Admito ainda que alguns adeptos do FC Porto , sobretudo aqueles que vimos, em abril de 2019, contestarem de forma absolutamente grosseira o treinador e os jogadores após um empate em Vila do Conde, ou, já esta época, quando a equipa perdeu em Barcelos na 1.ª jornada e, dias depois, foi eliminada pelo Krasnodar no Estádio do Dragão, não consigam reconhecer (e muito menos compreender) a coragem e o caráter de um homem (Sérgio Conceição) que mesmo sendo treinador do FC Porto, tendo a cultura e todo o ADN do FC Porto - clube que defendeu e ganhou como jogador desde muito cedo -, amando, como ele diz, o FC Porto, assumindo, por vezes, um comportamento demasiado agressivo e até  mesmo, tantas outras vezes, meio descontrolado em nome de uma certa defesa do FC Porto, e exagerando, por isso, muitas das reações que tem... à Porto, é o mesmo homem que sempre respeitou, como pai, que um dos filhos quisesse continuar (como continua) a jogar no Benfica.

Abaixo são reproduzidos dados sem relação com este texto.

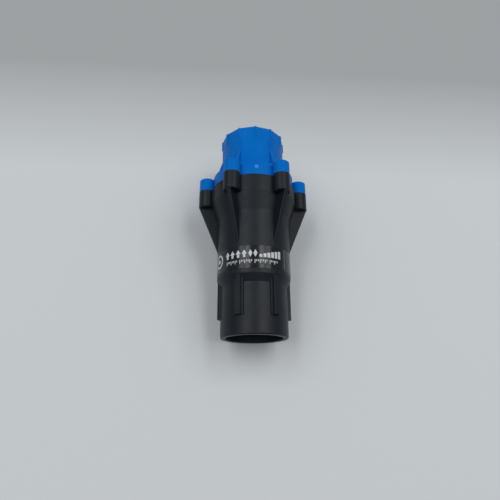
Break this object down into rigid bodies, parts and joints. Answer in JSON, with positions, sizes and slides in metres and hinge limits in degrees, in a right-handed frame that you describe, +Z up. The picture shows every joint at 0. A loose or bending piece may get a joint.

Escrevi-o aqui e volto a escrevê-lo: não é para todos!
Talvez devesse, provavelmente,  o FC Porto orgulhar-se - e defender - o treinador que tem, até pela dificuldade que terá sempre em encontrar outro treinador com o perfil de Sérgio Conceição, em vez de deixar que lhe façam a cama a partir da força externa de uma claque que nunca deixou de ser verdadeiramente o braço armado da estrutura dominante do clube.
Escusado, porém, questionar quem é o grande responsável por tudo o que tem acontecido e por tudo o que está a acontecer no clube, apesar de todas as boas intenções com que decidiu comparar Sérgio Conceição a José Maria Pedroto.
Esse responsável tem obviamente um rosto: é o presidente do FC Porto e mantém o clube na pior das situações - a de ser ele, o presidente, ainda o líder incontestado e incontestável, mas talvez já sem um quinto da força e do poder de outros tempos, logo mais vulnerável e, de algum modo, até cúmplice do saco de gatos em que acaba por cair - e dividir-se... - o poder sempre que o habitual poder de um homem só se dilui pela inevitável erosão da própria vida.  
Quem sabe se não é exatamente por isso que Sérgio Conceição me parece no FC Porto, realmente, um homem cada vez mais só!